Not a week passes on LinkedIn without coming across scathing posts on recruiters, HR folks and HR practices.
“HR people are condescending towards candidates.”
“HR people are always looking to cheat you.”
“HR is always on the side of management.”
“HR feathers only its own nest.”
Sure, there are direful HR people out there. But there are poor professionals in every field too. In my experience, most HR folks are seldom the scheming and conniving souls they are made out to be. They are ordinary career people like us. People who want to succeed. People who have fears too.
HR sits at a delicate intersection. In its broadest sense, it sits at the intersection of hiring the best hands, getting employees engaged and giving management what it wants. Sometimes what management wants is antithetical to getting the other two. It’s HR’s job to make everyone happy.
By no means is HR spotless. It is culpable in being a custodian of some antiquated practices and policies.
Take interviewing, for instance. Some of the questions asked and information demanded predates the Industrial Revolution. “Where do you see yourself in 5 years?” “What is your greatest weakness?” “What is your current salary?“We’ll need you to make a detailed presentation of your plan.”
One of the fascinating interview questions I’ve been asked by HR was: “if you were an animal, what animal would you be?”
I took it that my homo sapience wasn’t evident. I had to be some critter or ave.
My inclination was to mention a snake. But a snake got all of us into this mess. So I mentioned a more innocuous animal; a kinkajou.
“A kinkajou. It’s an arboreal mammal native to the Americas. It’s a frugivore and nocturnal. You know a kinkajou, right?”
Interviewers hate smart alecks. I never heard back from the company.
I suspect I was expected to mention some elevated animal like a lion or an eagle. Not me. I’m of a different phylum.
The problems with these types of questions, of course, is that there are generic answers to them on the internet. Answers that do not help interviewers know the candidate better or understand how their brain works.
HR folks demand salary history primarily for two reasons. One is to assign a value to your worth, and the other is to gain a leverage during negotiations. We must understand that many HR folks get brownie points if they are able to get in a hire below the market value or budget. Saving the business X amount of money is always something to bring up during performance reviews.

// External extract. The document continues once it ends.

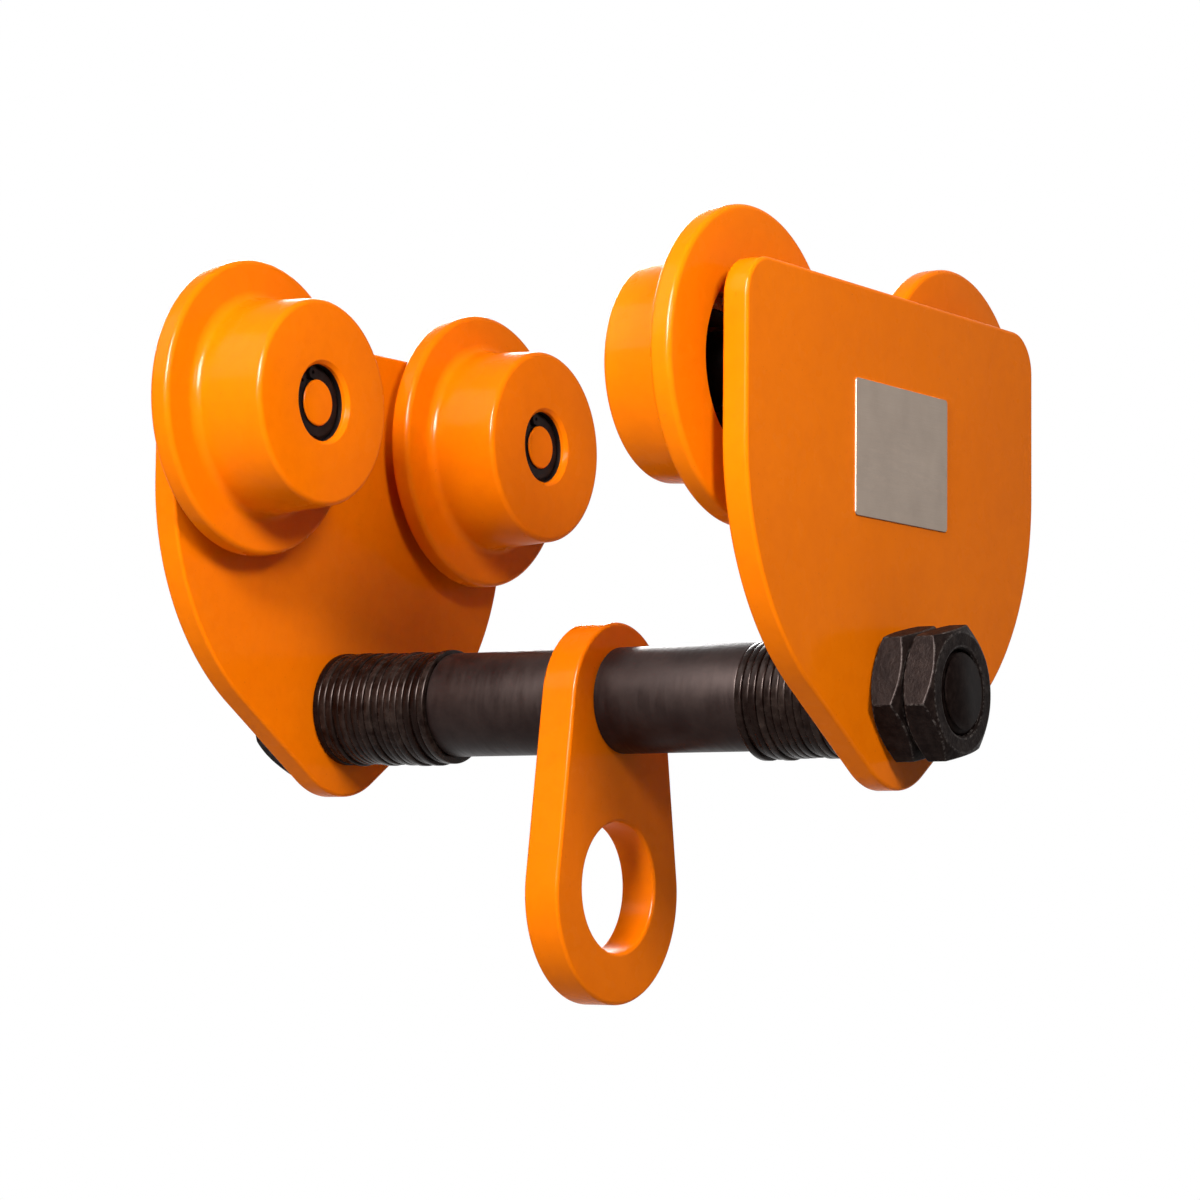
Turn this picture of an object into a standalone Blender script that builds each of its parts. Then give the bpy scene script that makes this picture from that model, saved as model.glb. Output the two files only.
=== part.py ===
"""A plain beam trolley: two side plates with four flanged wheels run on a beam, and a shaft carries the load lug.

X runs along the shaft, across the beam. Y runs along the beam. +Z is up.
The origin is midway between the side plates, midway between the axles, on the level where the treads meet the beam.
Sizes are in millimetres and are scaled to metres when a mesh is made.
"""

from math import acos, asin, atan2, cos, hypot, pi, radians, sin, sqrt, tan

import bmesh
import bpy
from mathutils import Matrix, Vector

MM = 0.001

# Clearance between pieces that touch on the real trolley
GAP = 0.3

# Suspension shaft: a long bolt, with its head outside the left plate and its thread outside the right one
SHAFT_R = 12.0
SHAFT_PROUD = 0.4
SHAFT_CHAMFER = 1.4
SHAFT_DROP = 88.0
HEAD_T = 15.0
HEAD_TURN_DEG = 31.0

# Loose pieces on the shaft
WASHER_T = 2.53
WASHER_R = 17.7
WASHER_BORE_R = 14.0
LEFT_WASHER_COUNT = 15
RIGHT_WASHER_COUNT = 13
WASHER_DROP_LEFT = 1.15
WASHER_DROP_RIGHT = 0.4
WASHER_SHIFT = 0.25
TUBE_L_LEFT = 48.5
TUBE_L_RIGHT = 49.06
TUBE_R = 15.3
TUBE_BORE_R = 12.8
TUBE_EDGE = 0.6

# Lug: a plate between a small round at the shaft and a larger one at the eye
LUG_T = 12.0
LUG_BORE_R = 14.0
LUG_TOP_R = 25.4
LUG_FOOT_R = 33.3
LUG_FOOT_DROP = 55.8
EYE_R = 19.6
EYE_DROP = 54.1
LUG_EDGE = 0.9

# Side plates, which reach past the axles by a margin
AXLE_HALF_SPACING = 59.5
PLATE_T = 8.0
PLATE_END_MARGIN = 26.3
PLATE_TOP_MARGIN = 27.0
PLATE_HALF_W = AXLE_HALF_SPACING + PLATE_END_MARGIN
PLATE_TOP_RISE = SHAFT_DROP + PLATE_TOP_MARGIN
PLATE_TOP_CORNER_R = 12.0
PLATE_SIDE_FOOT_RISE = 65.0
PLATE_SHOULDER_R = 78.0
PLATE_BOSS_R = 27.6
PLATE_BORE_R = 12.5
PLATE_EDGE = 0.8

# Hexagon nuts, and the bolt's head of the same width
NUT_AF = 36.0
NUT_T = 10.0
NUT_BORE_R = 12.3
NUT_FACE_SHARE = 0.95
NUT_CHAMFER_DEG = 30.0
NUT_TURN_DEG = 12.4

# Wheels, from the flat front face to the flange's back
TREAD_W = 23.5
TREAD_FRONT_R = 31.0
TREAD_ROOT_R = 32.5
FLANGE_T = 7.0
FLANGE_R = 44.7
FRONT_WALL_T = 4.2
FRONT_HOLE_R = 12.5
BACK_RECESS_R = 26.0
BACK_RECESS_DEPTH = 11.0
WHEEL_EDGE = 0.8

# Ball bearings
BEARING_W = 13.0
BEARING_R = 21.0
BEARING_BORE_R = 7.8
OUTER_RING_SHOULDER_R = 17.0
INNER_RING_SHOULDER_R = 11.8
BALL_R = 3.2
BALL_COUNT = 7
CAGE_HALF_W = 1.0
CAGE_HALF_T = 0.8

# Axle stubs and their circlips
COLLAR_L = 17.7
COLLAR_R = 10.5
JOURNAL_R = BEARING_BORE_R - GAP
SPIGOT_R = 9.0
AXLE_CAP_T = 1.5
AXLE_END_L = 1.2
AXLE_CHAMFER = 0.7
GROOVE_DEPTH = 0.6
CLIP_T = 1.1
CLIP_WIDTH = 3.0
CLIP_EAR_R = 2.0
CLIP_EAR_HOLE_R = 0.7
CLIP_EAR_ANGLE_DEG = 19.0
CLIP_OPENING_DEG = 120.0

# Size of the mark drawn at a pivot
PIVOT_MARK = 10.0

# How far the hexagonal bar and its turned blank reach past the piece that they share
HEX_OVER = 1.0

# Facets on round pieces
WHEEL_SIDES = 28
RING_SIDES = 24
INNER_RING_SIDES = 16
AXLE_SIDES = 14
WASHER_SIDES = 14
TUBE_SIDES = 20
SHAFT_SIDES = 24
EYE_SIDES = 28
BORE_SIDES = 20
NUT_SIDES = 18
GROOVE_STEPS = 3
BALL_SIDES = 8
BALL_RINGS = 4
CAGE_SIDES = 14
CLIP_STEPS = 7
CLIP_EAR_STEPS = 5

# Places worked out from the sizes above
TREAD_MEAN_R = (TREAD_FRONT_R + TREAD_ROOT_R) / 2
AXLE_Z = TREAD_MEAN_R
SHAFT_Z = AXLE_Z - SHAFT_DROP
WASHER_PITCH = WASHER_T + GAP
STACK_LEFT_L = LEFT_WASHER_COUNT * WASHER_PITCH + TUBE_L_LEFT + 2 * GAP
STACK_RIGHT_L = RIGHT_WASHER_COUNT * WASHER_PITCH + TUBE_L_RIGHT + 2 * GAP
PLATE_INNER_X = (STACK_LEFT_L + LUG_T + STACK_RIGHT_L) / 2
PLATE_OUTER_X = PLATE_INNER_X + PLATE_T
NUTS_OUTER_X = PLATE_OUTER_X + 2 * (GAP + NUT_T)
SHAFT_END_X = NUTS_OUTER_X + SHAFT_PROUD
HEAD_X = -PLATE_OUTER_X - GAP
NUT_FACE_R = NUT_AF / 2 * NUT_FACE_SHARE
WHEEL_W = TREAD_W + FLANGE_T
BEARING_SEAT_R = BEARING_R + GAP
GROOVE_R = JOURNAL_R - GROOVE_DEPTH
CLIP_IN_R = GROOVE_R + GAP
GROOVE_W = CLIP_T + 2 * GAP
PITCH_R = (OUTER_RING_SHOULDER_R + INNER_RING_SHOULDER_R) / 2
RACE_R = BALL_R + GAP
LUG_X = (STACK_LEFT_L - STACK_RIGHT_L) / 2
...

Using salary history to judge the value of a candidate is, of course, specious reasoning. Salary history is hardly a good judge of competence. A candidate may be underpaid but worth every dollar of the market rate. But remember the recruiters or HR partners gets performance points when they save costs.
As for demanding salary history to get a leverage during negotiations, I have nothing against it. It’s tradecraft. We all seek to leverage advantage. What it simply means is that you don’t have to divulge such information. HR will huff and puff for it, but I have never seen a great candidate turned down because s/he refused to divulge salary history. Besides, it’s very private information. Salary history questions are outlawed in some states in the US.

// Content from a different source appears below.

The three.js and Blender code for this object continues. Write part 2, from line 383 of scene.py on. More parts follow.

Internally, HR must be chief advocates of loyalty. When an external and internal candidate vie for a position and the external candidate scores slightly higher than the internal candidate, say 80 to 70, I’d argue that HR fight for the internal candidate to get the role. The difference isn’t significant. And loyalty must count for something. But many HR partners get harried by hiring managers to hire on ‘merit.’

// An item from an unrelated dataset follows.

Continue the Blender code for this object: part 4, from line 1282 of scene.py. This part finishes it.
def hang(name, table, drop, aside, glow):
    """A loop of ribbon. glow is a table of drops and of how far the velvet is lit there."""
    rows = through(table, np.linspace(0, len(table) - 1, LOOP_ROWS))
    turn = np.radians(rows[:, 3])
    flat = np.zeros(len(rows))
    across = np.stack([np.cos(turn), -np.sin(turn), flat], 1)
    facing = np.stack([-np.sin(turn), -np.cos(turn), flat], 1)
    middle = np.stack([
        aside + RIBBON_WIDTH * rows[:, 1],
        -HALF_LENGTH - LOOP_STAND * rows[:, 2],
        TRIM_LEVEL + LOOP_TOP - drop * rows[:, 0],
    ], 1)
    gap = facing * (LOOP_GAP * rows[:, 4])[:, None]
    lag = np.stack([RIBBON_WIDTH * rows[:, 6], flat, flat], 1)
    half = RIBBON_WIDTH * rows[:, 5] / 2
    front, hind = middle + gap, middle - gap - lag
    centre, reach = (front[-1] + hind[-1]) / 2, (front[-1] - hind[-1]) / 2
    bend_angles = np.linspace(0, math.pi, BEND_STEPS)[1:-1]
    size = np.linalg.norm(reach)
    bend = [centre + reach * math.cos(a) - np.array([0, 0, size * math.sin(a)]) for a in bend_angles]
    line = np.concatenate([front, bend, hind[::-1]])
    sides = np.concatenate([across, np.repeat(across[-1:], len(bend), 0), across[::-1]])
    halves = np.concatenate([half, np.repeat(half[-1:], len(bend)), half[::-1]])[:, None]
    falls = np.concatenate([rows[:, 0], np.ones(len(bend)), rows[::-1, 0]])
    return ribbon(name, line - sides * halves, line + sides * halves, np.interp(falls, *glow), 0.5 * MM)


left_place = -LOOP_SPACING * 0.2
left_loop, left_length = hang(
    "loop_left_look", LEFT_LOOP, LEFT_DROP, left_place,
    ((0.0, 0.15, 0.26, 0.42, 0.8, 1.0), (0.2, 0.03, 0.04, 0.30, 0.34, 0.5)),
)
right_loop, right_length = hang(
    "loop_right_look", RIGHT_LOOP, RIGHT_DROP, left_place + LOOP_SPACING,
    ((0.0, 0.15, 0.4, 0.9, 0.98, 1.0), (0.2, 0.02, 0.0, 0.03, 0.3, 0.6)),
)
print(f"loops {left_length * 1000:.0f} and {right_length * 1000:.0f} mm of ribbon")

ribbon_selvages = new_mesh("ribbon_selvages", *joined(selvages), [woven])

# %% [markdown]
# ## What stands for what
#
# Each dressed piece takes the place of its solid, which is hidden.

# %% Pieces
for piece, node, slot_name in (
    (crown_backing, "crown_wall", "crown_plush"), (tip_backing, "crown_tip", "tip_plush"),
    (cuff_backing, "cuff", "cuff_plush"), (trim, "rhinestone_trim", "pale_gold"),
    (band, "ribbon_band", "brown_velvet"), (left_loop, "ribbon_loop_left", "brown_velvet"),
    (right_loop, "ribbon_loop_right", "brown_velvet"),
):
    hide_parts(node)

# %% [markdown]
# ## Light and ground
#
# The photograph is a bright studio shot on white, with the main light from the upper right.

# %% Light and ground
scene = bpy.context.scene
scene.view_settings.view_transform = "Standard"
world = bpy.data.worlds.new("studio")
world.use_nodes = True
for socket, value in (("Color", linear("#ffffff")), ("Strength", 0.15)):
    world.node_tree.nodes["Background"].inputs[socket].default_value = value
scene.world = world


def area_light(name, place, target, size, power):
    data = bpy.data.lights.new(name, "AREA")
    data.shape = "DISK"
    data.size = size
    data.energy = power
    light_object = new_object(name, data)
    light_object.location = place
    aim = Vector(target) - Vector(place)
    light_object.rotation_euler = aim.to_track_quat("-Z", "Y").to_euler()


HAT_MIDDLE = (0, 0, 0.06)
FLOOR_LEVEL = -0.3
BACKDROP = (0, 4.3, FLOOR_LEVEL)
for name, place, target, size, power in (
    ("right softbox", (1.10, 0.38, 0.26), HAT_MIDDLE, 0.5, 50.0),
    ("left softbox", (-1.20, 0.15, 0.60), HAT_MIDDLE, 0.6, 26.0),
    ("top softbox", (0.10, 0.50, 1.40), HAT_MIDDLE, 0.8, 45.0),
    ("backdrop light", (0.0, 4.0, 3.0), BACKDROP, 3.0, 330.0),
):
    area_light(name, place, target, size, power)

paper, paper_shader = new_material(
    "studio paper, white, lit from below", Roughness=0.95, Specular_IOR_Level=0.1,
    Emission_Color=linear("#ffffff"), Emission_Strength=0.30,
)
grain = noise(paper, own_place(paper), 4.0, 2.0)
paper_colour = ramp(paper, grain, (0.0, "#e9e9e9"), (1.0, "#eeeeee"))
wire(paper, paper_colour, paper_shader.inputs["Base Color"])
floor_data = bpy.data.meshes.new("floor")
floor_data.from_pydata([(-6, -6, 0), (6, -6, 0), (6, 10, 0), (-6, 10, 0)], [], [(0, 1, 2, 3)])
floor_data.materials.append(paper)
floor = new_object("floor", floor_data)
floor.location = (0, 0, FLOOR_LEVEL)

Many HR people also see themselves as the company’s ‘police.’ To collar everyone into behaving and conforming. The role of HR is supremely more important than this. They are talent managers, much like the managers of artists. They help the artiste give top performances by properly ‘managing’ him/her. They sort out issues so the artist can focus on performance.
Needless to say that HR folks are also brand managers. They manage a brand no less important to tangible products. They are custodians of the employer touchpoint, building and maintaining the employer-brand equity.
I recognise that it is difficult to change HR/employers ‘superiority’ mindset when it is an ‘employers’ market.’ When the number of employees outstrips the number of jobs available jobs.
But is it? It is instructive to note that the Nigeria Bureau of Statistics quotes Nigeria’s unemployment and underemployment rates (Q4 2016) at 14.2% and 21% respectively. It would therefore appear candidates and employees options are not as limited as they think.
Many companies are realising that top candidates require a different and well-articulated pitch. The purchase decision-making process of a consumer is no different from the decision-making process of a top candidate. Understanding and mastering this ‘candidate journey’ is key to winning in the battle for top talents.